(Object modeling scripts)

##########

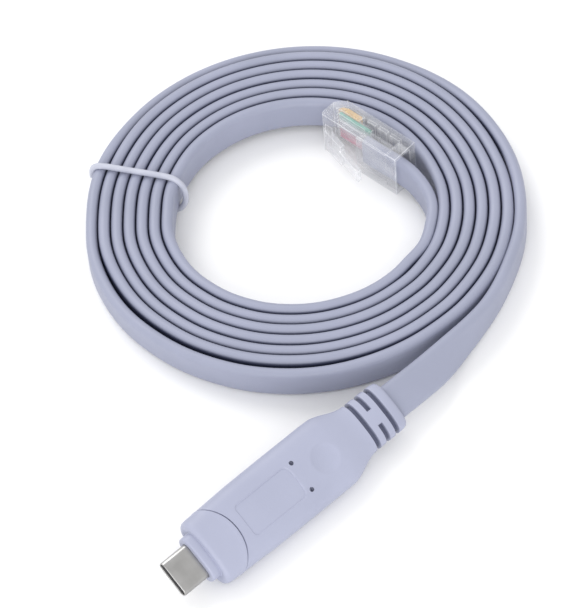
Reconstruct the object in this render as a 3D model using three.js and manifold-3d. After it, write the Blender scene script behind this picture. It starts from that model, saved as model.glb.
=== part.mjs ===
// A console cable: a USB-C head, a flat eight-wire cable wound on edge into a coil, and an RJ45 plug.
// Millimetres, +Z up. The head lies along Y with its connector towards -Y and its boot towards +Y.
// The origin is on the floor under the middle of the head.
import * as THREE from 'three';
import { mergeVertices } from 'three/addons/utils/BufferGeometryUtils.js';
import Module from 'manifold-3d';

const wasm = await Module();
wasm.setup();

// Clearances
const SEAT_GAP = 0.3; // between pieces that meet face to face
const FIT_GAP = 0.05; // round a piece that is pressed into another
const REST_GAP = 0.2; // between the tie and the coil that it holds
const OVERCUT = 0.5; // how far a cutter runs past the face that it opens

// USB-C connector
const SHELL_WIDTH = 8.25;
const SHELL_HEIGHT = 2.4;
const SHELL_WALL = 0.3;
const SHELL_REACH = 6.5; // out of the collar
const SHELL_INSET = 3.5; // into the nose
const LINER_WALL = 0.37; // round the slot that takes the tongue of a socket
const SLOT_DEPTH = 5.2;
const LINER_SETBACK = 0.35; // from the shell's rim

// Head: nose, body and boot share one outline
const HEAD_ROLL = THREE.MathUtils.degToRad(31); // the twisted cable turns the head onto one side
const COLLAR_WIDTH = 10.8;
const COLLAR_HEIGHT = 5.5;
const COLLAR_LENGTH = 2;
const NOSE_WIDTH = 15.6;
const BODY_WIDTH = 16.4;
const BODY_HEIGHT = 8.6;
const BOOT_WIDTH = 11.6;
const BOOT_HEIGHT = 5.8;
const SHOULDER_AT = 37; // all places along the head are counted from the collar's front face
const SHOULDER_LENGTH = 9;
const BOOT_LENGTH = 9;
const EDGE_ROUND = 0.8;
const SECTION_POWER = 2.6; // between an ellipse, 2, and a rectangle
const PARTING_AT = 9.8;
const PARTING_RADIUS = 11.5;

// Head details
const GROOVE_WIDTH = 1.1;
const GROOVE_DEPTH = 0.95;
const END_BAND = 2.5; // the plain ring at the boot's end
const SHORT_GROOVE_FROM = 2.1; // from the middle line
const LAMP_AT = 27.8;
const LAMP_SPACING = 6.8;
const LAMP_RADIUS = 0.42;
const LAMP_DEPTH = 2;
const DIMPLE_AT = 34.4;
const DIMPLE_RADIUS = 3.2;
const DIMPLE_DEPTH = 0.45;

// Flat cable and its coil
const CABLE_WIDTH = 8;
const CABLE_THICKNESS = 2.6;
const TURNS = 7;
const COIL_OUTER_RADIUS = 46.5;
const COIL_INNER_RADIUS = 28.6;
const COIL_CENTRE = new THREE.Vector2(-51.45, 54.5);
const SEAM_DEPTH = 1.1; // of the grooves between the turns
const SEAM_WIDTH = 1.5;

// Twist tie, a plastic covered wire
const TIE_DIAMETER = 1.6;
const TIE_ANGLE = THREE.MathUtils.degToRad(213.4); // round the coil
const TIE_SIDE_STEP = 1; // its two ends lie side by side
const TIE_INNER_BULGE = 2.8; // how far its middle line stands off the coil's two walls
const TIE_OUTER_BULGE = 1.2;

// RJ45 plug, lying on its narrow side
const PLUG_LENGTH = 21.5;
const PLUG_WIDTH = 11.68;
const PLUG_HEIGHT = 6.6;
const PLUG_ANGLE = THREE.MathUtils.degToRad(184.5);
const PLUG_TOUCH_ANGLE = THREE.MathUtils.degToRad(74.3); // where its rear corner meets the coil
const PLUG_FRONT_WALL = 1.9;
const PLUG_CHAMFER = 0.5;
const PLUG_NOSE_SLOPE = 2.4; // the bevel at the front of the contact side
const CONTACTS = 8;
const CONTACT_PITCH = 1.016;
const CONTACT_THICKNESS = 0.35;
const CONTACT_SLOT = 0.5;
const CONTACT_LENGTH = 6;
const CONTACT_SETBACK = 0.9; // from the plug's front face
const CONTACT_SINK = 0.35; // below the plug's contact side
const WIRES_FROM = 10.4; // where the cable's jacket ends, from the plug's rear face
const CABLE_OFFSET = 1.1; // of the jacket, towards the latch
const WIRE_OFFSET = 0.9; // of the wires, towards the contacts
const MOUTH_DEPTH = 3.2; // of the wider opening at the rear
const CLAMP_POCKETS = [[3.9, 6.6], [7.5, 10], [10.9, 13.1]]; // with crossbars between them
const CLAMP_DEPTH = 0.75;

// The plug's latch, a tongue that springs from the front edge and leans away from the body
const LATCH_THICKNESS = 1.2;
const LATCH_TIP_WIDTH = 3.3;
const LATCH_ROOT_WIDTH = 6.2;
const LATCH_ROOT_AT = 1.2; // from the plug's front face, as are the next two
const LATCH_BEND_AT = 8.3;
const LATCH_TIP_AT = 15.1;
const LATCH_ROOT_RISE = 0.35; // from the body, as are the next two
const LATCH_BEND_RISE = 1.9;
const LATCH_TIP_RISE = 4.1;

// Derived sizes
const half = (size) => size / 2;
const bootAt = SHOULDER_AT + SHOULDER_LENGTH;
const headEnd = bootAt + BOOT_LENGTH;
const middleOfHead = half(headEnd - SHELL_REACH);
const groovePitch = half(BOOT_LENGTH - END_BAND - GROOVE_WIDTH);
const plugMiddle = half(PLUG_WIDTH);
const wireDiameter = CONTACT_PITCH - 2 * FIT_GAP;
const wiresTo = PLUG_LENGTH - PLUG_FRONT_WALL;
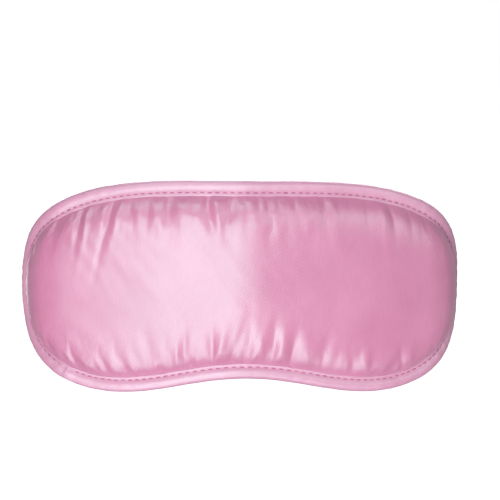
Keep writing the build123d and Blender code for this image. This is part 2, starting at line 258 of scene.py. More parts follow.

##########

# Your objective:
Print only the lines from the top of the data above down to the line holding "wasm.setup();", inclusive.

# Exercise response:
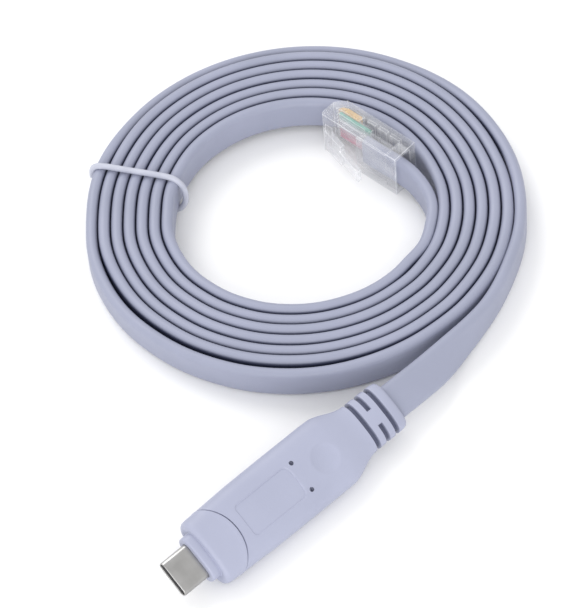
Reconstruct the object in this render as a 3D model using three.js and manifold-3d. After it, write the Blender scene script behind this picture. It starts from that model, saved as model.glb.
=== part.mjs ===
// A console cable: a USB-C head, a flat eight-wire cable wound on edge into a coil, and an RJ45 plug.
// Millimetres, +Z up. The head lies along Y with its connector towards -Y and its boot towards +Y.
// The origin is on the floor under the middle of the head.
import * as THREE from 'three';
import { mergeVertices } from 'three/addons/utils/BufferGeometryUtils.js';
import Module from 'manifold-3d';

const wasm = await Module();
wasm.setup();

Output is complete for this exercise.